Reduced Cardiovascular Disease Deaths in 21 Western Countries 1989-91 V 2013-154: What is the UK doing Right or What is the USA doing Wrong?

Authors: Pritchard, C., Rosenorn-Laang, E., Hansen, L. and Mahmoudi, M.

Journal: Online Journal of Cardiovascular Research

Volume: 1

Issue: 3

Pages: 1-7

ISSN: 2643-6884

DOI: 10.33552/OJCR.2019.01.000514

Abstract:

Objectives: To compare UK Cardiovascular Disease Deaths (CDD) with twenty Other Western Countries (OWC).

Design: Population-controlled-based study using WHO data on CDD people aged 55-74 and Age-Standardised-Death-Rates (ASDR) rates per million (pm) contrasts UK and OWC outcomes between 1989-2015 and World Bank % GDP Expenditure-on-Health (%GDPEH) data.

Setting: Twenty-one Western Countries.

Participants: National populations.

Outcome measures: Reduced CDD for people aged 55-74 and ASDR confidence intervals determines statistical differences between UK and OWC over the period.

Result: All countries substantially reduced CDD 55-74, highest current rates America at 3440pm, Finland 3197pm, Greece 3173 to lowest, France 1522pm, Australia 1634pm and Japan 1866pm. Previously UK was 4th highest but fell to 8th at 2524pm, significantly reducing CDD more than 15 OWC, though three had greater falls than Britain. ASDR fell substantially everywhere but the UK had second biggest reduction, significantly reducing total CDD deaths more than 15 OWC. Highest 1980-2015 average %GDPEH was USA at 12.7%, UK’s 7.6% was lowest suggesting British cardiac services achieved more with proportionately less.

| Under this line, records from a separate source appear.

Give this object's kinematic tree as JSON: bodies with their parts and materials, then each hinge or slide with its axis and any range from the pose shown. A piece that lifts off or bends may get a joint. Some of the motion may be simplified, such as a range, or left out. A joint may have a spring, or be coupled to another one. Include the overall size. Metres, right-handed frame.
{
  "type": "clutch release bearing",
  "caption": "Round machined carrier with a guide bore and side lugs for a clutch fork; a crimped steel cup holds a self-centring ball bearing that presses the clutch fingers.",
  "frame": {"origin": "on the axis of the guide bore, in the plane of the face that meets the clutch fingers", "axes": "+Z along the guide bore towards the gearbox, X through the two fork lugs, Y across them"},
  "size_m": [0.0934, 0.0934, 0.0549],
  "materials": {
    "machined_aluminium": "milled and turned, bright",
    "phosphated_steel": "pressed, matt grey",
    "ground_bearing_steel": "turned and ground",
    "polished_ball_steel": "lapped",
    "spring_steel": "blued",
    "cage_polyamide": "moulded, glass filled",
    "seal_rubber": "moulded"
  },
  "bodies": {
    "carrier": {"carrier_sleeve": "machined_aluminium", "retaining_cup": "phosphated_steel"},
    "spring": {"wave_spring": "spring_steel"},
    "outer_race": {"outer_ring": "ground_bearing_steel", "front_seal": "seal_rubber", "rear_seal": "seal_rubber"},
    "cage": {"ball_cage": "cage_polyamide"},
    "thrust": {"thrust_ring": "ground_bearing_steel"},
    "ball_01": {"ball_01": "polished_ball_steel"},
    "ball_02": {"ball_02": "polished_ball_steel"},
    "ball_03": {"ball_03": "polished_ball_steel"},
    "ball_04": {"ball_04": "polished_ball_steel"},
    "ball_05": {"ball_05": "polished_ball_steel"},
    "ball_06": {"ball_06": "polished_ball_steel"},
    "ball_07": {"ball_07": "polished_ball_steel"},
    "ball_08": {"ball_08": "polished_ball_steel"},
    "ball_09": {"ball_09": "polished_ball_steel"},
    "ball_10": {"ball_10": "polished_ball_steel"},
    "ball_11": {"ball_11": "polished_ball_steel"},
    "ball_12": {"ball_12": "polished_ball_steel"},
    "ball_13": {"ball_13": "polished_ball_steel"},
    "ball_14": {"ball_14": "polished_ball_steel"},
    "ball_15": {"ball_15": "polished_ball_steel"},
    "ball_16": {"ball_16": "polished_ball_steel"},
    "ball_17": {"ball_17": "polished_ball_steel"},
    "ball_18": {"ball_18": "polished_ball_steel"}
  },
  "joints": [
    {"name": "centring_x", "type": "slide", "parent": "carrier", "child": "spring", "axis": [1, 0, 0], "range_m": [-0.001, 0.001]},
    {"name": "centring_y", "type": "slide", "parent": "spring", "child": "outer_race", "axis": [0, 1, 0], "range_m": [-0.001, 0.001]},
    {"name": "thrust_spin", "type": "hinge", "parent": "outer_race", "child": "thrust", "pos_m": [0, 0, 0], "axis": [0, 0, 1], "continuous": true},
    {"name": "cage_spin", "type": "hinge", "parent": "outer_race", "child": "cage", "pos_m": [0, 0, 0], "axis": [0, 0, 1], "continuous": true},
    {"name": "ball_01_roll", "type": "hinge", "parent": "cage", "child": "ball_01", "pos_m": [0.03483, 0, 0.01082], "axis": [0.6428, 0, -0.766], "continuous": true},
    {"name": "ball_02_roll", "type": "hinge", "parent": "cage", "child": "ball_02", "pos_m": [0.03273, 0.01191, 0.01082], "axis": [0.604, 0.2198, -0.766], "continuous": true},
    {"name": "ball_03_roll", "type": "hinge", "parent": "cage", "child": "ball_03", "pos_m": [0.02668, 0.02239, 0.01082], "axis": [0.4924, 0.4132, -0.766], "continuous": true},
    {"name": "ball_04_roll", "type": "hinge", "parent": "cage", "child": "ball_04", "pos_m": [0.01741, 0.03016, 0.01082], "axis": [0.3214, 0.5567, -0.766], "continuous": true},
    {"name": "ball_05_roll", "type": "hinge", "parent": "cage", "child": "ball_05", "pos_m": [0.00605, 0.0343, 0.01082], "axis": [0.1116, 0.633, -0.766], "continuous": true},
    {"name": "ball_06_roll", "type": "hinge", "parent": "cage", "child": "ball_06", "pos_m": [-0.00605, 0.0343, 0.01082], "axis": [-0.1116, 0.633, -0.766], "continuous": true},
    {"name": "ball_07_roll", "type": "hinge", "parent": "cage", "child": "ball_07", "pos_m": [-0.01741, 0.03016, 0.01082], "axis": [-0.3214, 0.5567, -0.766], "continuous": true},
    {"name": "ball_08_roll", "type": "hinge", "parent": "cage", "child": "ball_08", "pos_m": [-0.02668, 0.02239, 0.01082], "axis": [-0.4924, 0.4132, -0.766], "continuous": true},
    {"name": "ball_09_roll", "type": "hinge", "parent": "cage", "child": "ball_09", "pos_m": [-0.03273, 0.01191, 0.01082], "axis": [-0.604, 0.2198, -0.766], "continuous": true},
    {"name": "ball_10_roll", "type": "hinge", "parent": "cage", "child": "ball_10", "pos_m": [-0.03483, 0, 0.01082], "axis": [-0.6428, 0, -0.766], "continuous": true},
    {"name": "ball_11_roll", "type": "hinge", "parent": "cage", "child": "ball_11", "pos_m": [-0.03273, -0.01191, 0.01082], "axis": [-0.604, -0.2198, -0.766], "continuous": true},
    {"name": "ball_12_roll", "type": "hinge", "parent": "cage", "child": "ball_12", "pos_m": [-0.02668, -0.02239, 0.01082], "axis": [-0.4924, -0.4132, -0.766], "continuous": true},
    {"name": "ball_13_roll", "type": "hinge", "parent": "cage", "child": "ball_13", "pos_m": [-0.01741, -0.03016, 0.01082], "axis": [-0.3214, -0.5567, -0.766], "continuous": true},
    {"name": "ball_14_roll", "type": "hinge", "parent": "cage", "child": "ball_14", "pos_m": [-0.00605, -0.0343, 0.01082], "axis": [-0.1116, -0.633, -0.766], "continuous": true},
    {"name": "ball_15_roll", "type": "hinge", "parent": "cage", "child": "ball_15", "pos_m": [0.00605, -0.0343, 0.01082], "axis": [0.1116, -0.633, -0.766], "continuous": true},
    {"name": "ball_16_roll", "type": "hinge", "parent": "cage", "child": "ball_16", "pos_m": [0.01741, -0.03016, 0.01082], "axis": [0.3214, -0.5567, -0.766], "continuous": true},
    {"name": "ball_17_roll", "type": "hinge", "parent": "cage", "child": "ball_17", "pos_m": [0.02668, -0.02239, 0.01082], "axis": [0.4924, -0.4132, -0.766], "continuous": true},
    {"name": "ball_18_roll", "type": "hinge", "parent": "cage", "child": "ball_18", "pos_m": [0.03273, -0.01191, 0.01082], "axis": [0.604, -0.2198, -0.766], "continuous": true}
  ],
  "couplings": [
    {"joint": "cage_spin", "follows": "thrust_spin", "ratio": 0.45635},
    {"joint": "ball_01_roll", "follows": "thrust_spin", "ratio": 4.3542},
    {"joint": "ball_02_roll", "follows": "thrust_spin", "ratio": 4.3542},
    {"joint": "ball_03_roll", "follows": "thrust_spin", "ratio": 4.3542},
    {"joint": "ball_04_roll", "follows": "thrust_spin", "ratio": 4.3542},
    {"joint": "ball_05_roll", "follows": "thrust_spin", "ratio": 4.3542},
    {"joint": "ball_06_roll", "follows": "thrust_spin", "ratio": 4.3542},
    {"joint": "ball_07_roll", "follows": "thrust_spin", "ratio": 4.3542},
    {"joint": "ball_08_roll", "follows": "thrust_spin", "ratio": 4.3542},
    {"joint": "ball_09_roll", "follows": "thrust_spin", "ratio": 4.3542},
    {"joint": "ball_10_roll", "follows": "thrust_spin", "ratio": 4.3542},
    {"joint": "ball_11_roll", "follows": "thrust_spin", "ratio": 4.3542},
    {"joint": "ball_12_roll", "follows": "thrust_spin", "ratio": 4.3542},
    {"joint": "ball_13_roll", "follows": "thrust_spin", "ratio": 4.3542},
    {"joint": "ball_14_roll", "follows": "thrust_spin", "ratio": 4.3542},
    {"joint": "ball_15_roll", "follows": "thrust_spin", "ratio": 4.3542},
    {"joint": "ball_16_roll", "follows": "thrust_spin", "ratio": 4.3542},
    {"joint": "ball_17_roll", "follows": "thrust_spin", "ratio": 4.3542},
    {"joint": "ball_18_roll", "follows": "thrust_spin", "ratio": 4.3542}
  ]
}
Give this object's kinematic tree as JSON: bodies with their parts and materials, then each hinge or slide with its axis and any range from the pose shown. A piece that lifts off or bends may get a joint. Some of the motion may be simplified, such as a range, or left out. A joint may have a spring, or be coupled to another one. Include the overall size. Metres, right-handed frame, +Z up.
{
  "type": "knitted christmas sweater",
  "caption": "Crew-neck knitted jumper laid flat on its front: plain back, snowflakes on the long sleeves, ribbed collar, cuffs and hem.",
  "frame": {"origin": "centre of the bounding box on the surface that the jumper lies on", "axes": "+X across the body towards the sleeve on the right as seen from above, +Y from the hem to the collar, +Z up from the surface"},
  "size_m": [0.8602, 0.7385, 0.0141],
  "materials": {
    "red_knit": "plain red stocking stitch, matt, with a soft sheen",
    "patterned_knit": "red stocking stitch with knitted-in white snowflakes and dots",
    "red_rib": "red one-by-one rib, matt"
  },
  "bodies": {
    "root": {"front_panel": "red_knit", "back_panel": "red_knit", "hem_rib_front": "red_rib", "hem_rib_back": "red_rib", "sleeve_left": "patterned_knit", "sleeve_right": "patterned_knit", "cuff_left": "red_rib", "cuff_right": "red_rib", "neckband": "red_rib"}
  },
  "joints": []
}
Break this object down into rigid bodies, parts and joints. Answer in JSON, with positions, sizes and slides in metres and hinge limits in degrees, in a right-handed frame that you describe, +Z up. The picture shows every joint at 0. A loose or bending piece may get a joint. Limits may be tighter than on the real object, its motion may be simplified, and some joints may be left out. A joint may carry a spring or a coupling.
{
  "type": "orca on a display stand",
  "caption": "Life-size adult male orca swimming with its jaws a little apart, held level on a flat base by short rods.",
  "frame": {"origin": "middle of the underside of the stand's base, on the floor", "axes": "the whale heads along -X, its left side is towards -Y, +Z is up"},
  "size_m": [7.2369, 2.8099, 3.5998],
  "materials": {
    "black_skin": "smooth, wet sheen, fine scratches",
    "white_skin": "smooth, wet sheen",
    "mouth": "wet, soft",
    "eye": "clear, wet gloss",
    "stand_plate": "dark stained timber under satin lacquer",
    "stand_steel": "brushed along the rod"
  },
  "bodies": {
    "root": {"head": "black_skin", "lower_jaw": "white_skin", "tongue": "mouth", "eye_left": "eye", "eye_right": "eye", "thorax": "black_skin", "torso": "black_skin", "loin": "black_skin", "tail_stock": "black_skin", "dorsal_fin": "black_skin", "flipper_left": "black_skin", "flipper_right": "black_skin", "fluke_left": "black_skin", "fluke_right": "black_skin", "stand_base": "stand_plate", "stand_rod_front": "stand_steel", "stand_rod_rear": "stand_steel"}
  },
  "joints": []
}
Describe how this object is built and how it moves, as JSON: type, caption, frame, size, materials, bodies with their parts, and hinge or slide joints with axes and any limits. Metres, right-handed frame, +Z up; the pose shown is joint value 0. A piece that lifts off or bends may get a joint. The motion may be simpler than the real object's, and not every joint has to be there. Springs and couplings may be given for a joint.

Conclusion: Improvements in primary and secondary prevention of cardiovascular disease occurred in every country, we speculate whether the UK success might be attributable to the Pan UK public health innovations, the National Service Framework (2000) to reduce myocardial infarction, and, National Framework for long term conditions (2005) but further research is required to identify the effective mechanisms. These results should be a morale boost for patients and their families and or all in the cardiac services, especially in the UK.